El último episodio de esta secuencia alarmante de incremento de los apoyos electorales de la extrema derecha acabamos de testarlo en las elecciones en Suecia del domingo 9 de septiembre. Cierto que, nuevamente, el Partido Socialista del Primer Ministro Stefan Löfven emerge, con dificultades, como primera fuerza (con su peor registro histórico, un 28%); pero también que ante el empate técnico entre las dos coaliciones alternativas que resultan practicables (progresistas y conservadores, ambas en un bloqueo mutuo de 144-143 escaños de un total de 349), la extrema derecha xenófoba de los Nuevos Demócratas (con casi un 18% de votos) se erige como decisiva, partidora del empate so pena de bloqueo del sistema, dejándolo, por demás, fuera de todo avance europeista en una Suecia que ha sido durante décadas un gran país referente del socialismo europeo.

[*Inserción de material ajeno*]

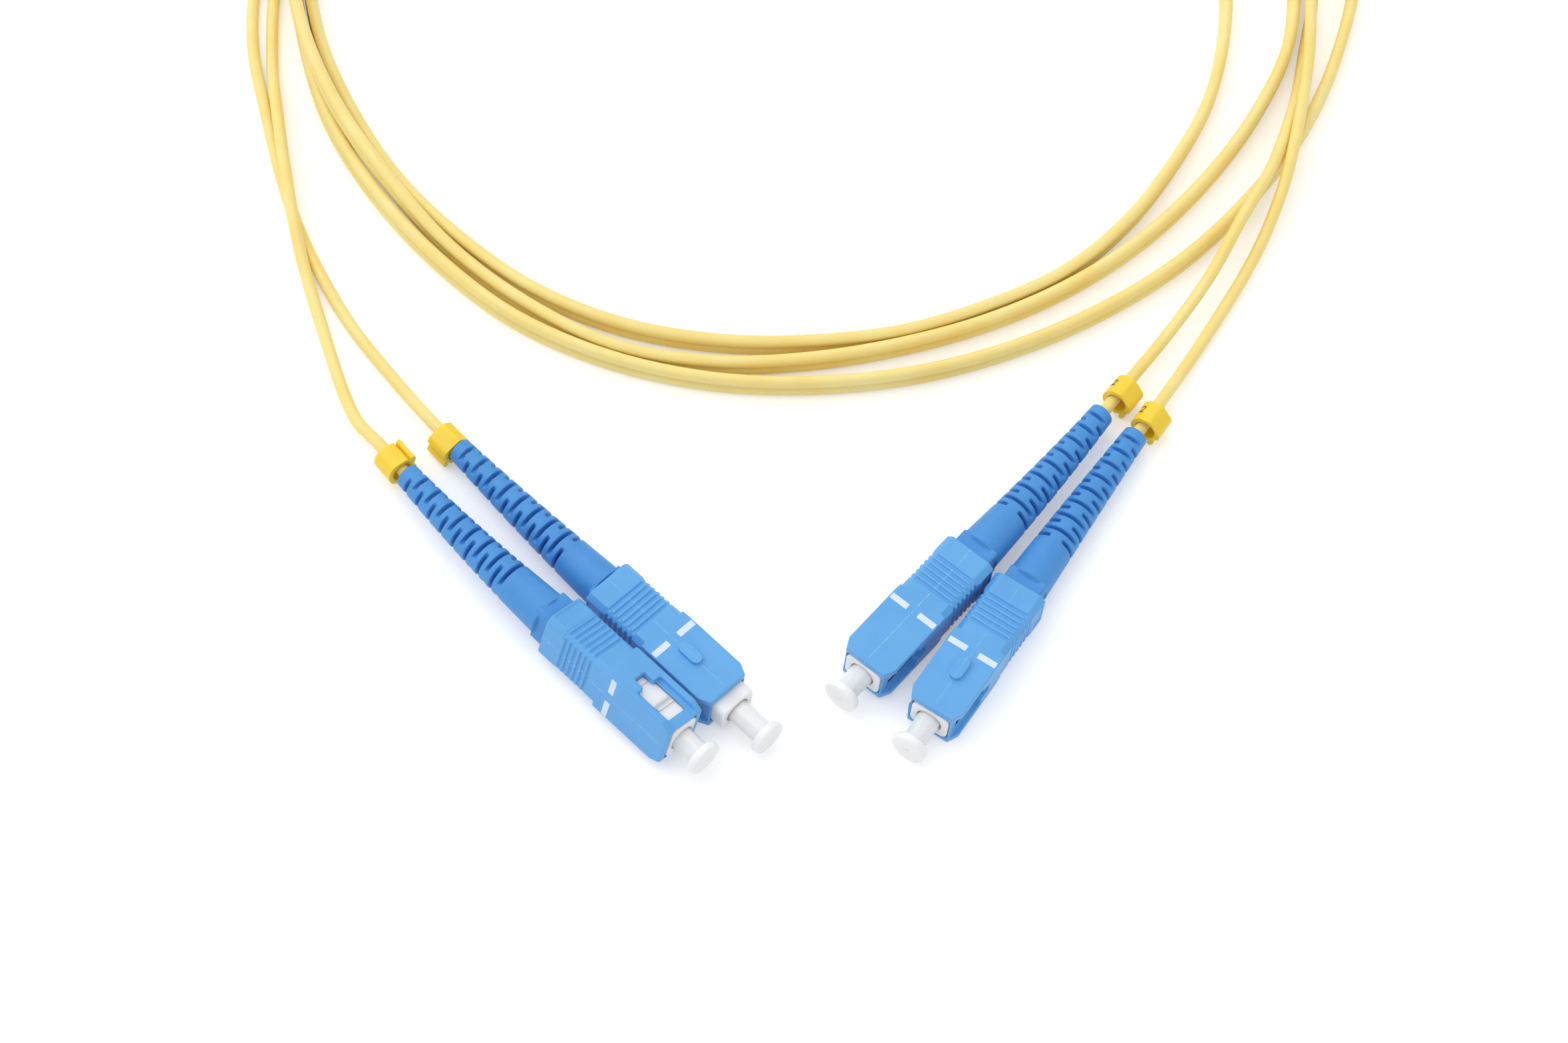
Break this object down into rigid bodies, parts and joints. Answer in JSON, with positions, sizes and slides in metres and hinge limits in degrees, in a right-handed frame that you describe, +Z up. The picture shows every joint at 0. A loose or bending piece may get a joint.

Del mismo modo que, en EE.UU, la enérgica campaña de Obama en favor de los demócratas de cara a las mid-term elections invoca la importancia crucial de que los progresistas salgan de toda zona de confort. Asumiendo compromisos y riesgos, mediante el voto, antes de que todo empeore. También de este lado, en Europa, es urgente e imperativo que los progresistas voten, y que lo hagan con fuerza, en las elecciones europeas de 2019. Antes de que los avances del nacionalismo xenófobo y de las extremas derechas testados ya en Austria, República Checa, Francia, Alemania, Italia...y la última semana en Suecia, se traduzcan en más escaños vitriólicos antieuropeos en el PE... por incomparecencia o desmovilización de los europeístas que aún podemos evitarlo.